When we are triggered, we are neurologically panicked and do not have easy access to serenity and peace of mind. When pressured, it is far easier to reach for the cudgel than to rest in the space of balance. When we are pressured, we react and want the world to react to us. With all kindness, I must say, this is very weak. The way of warriorship is to practice meditation regularly so that we are trained to respond with the space and balance that is self-kindness. From that high vantage, we can offer the world genuine kindness. This reflexively feels better than the afflictions we place ourselves in to. When we feel better, we are better, and it matters less what anyone did or didn’t do.

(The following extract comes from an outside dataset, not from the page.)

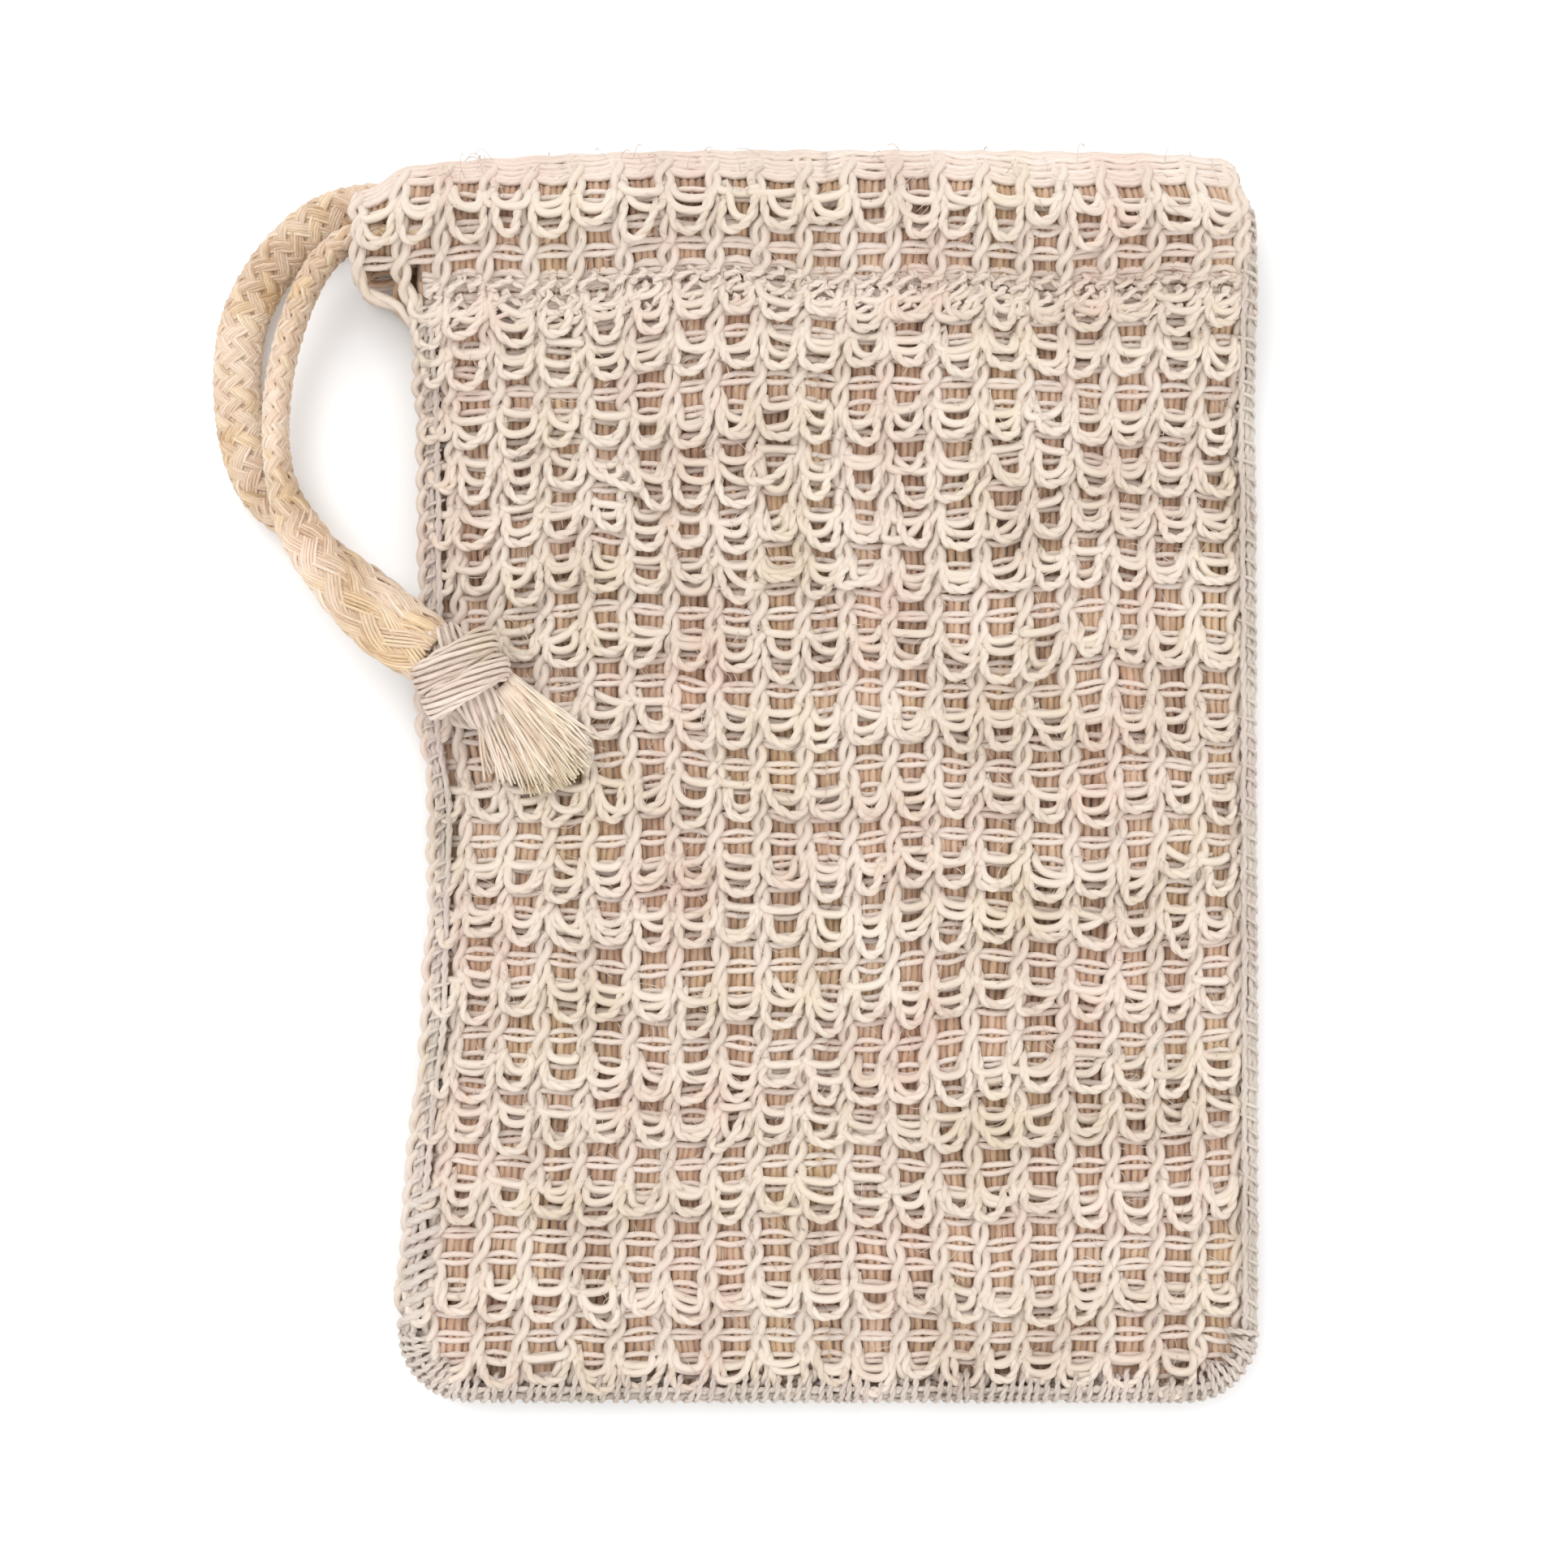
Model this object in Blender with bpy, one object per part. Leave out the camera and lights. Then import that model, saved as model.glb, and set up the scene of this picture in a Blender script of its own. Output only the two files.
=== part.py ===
"""Knitted exfoliating soap pouch with a braided drawstring, lying flat on its back panel.

X runs across the pouch, +Y towards the mouth, +Z up. The origin is the centre of the
back panel's underside. Run it with: blender --background --python part.py
"""

import math

import bmesh
import bpy
from mathutils import Vector

MM = 0.001

# The pouch.
BAG_WIDTH = 90 * MM
BAG_LENGTH = 134 * MM
CORNER_RADIUS = 8 * MM
WALL = 2.6 * MM  # one knitted wall, ground and loops
CROWN = 5.5 * MM  # how far the front wall stands off the back wall at its middle
GAP = 0.3 * MM  # clearance between pieces that touch
SEAM_WIDTH = 2.8 * MM
CLOSE_LENGTH = 16 * MM  # the length over which the walls come together at the bottom
RISE_LENGTH = 16 * MM  # the length over which the front wall climbs to its hem

# The hem casings around the mouth.
HEM_HEIGHT = 12.5 * MM
HEM_THICK = 6.4 * MM
CASING_WALL = 0.9 * MM
HEM_LEFT = -51.6 * MM  # the hem flares past the side seam where the cord leaves it
TURN_LENGTH = 8 * MM  # the closed right end, where the cord goes round
STITCH_WIDTH = 3.2 * MM
STITCH_THICK = 0.7 * MM
STITCH_INSET = 1.2 * MM  # from the hem's lower edge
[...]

That’s them. They are not my business. My job is not to figure out anyone else or to blame anyone. I feel as I feel. I can own that. My primary job is to be genuine and kind. From there I can see my world.

That lofty vantage is right here on the ground. When I am not defending myself, or attacking anyone, my view is expensive. I am open to all sorts of creative alternatives. I can find creative ways to respond, creative ways to disengage, or creative ways to defend myself. I can find creative ways to protect myself and care for those I love.

Those creative alternatives come as I stop defending, turn my mind to my higher power, and listen. That love is always there. All I need to do is remember.